Few companies in the Middle East have yet embraced the scalable, pay-as-you-use model, but it is on the horizon. IDC estimates the region is three years from wide-spread adoption. The big advantage cloud computing offers is the flexibility of being able to scale up or down the amount of a particular service required, much as you would with utilities such as power or water.

This means, for instance, that the technology requirements when ramping up a company’s workforce, or opening a new branch office, should be easier and cheaper, because it takes away some of the capital costs and the need to install and set up additional systems.

“Cloud computing is making a lot of noise, but it’s still early for the region to go into it,” says Ahmed Tawfiq, head of data centre services at Injazat. “The data centre market needs to mature more and there needs to be some legislation and regulations, especially for the public cloud.”
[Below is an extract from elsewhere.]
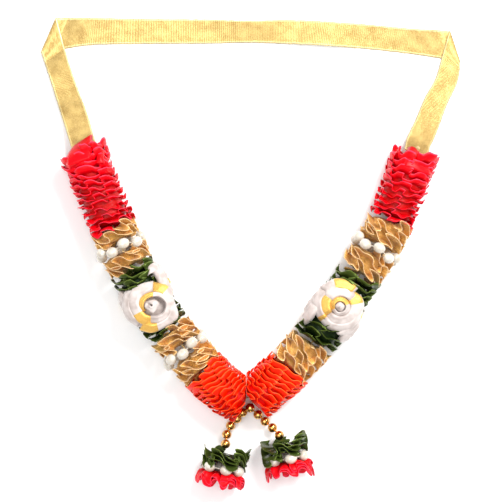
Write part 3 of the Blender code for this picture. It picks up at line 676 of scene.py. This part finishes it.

Slow adoption of new technology in the Middle East

Virtualisation and cloud computing have long been pushed by IT suppliers and their adoption is further advanced in much of Europe and the US.

In the Middle East the picture is less clear. The GCC is further ahead with embracing new IT models than elsewhere in the region, particularly in the UAE, with Qatar and Saudi Arabia catching up.

The decision on whether to maintain an internally-run or externally-run data centre is one that is individual to a company and its approach to managing critical systems.

The global economic downturn though has focused organisations’ IT planning and encouraged them to shift some costs to an operational expenditure. With a new attitude to the exposure created by capital costs, this is expected to accelerate in the coming years, especially as companies look to once more expand their business reach.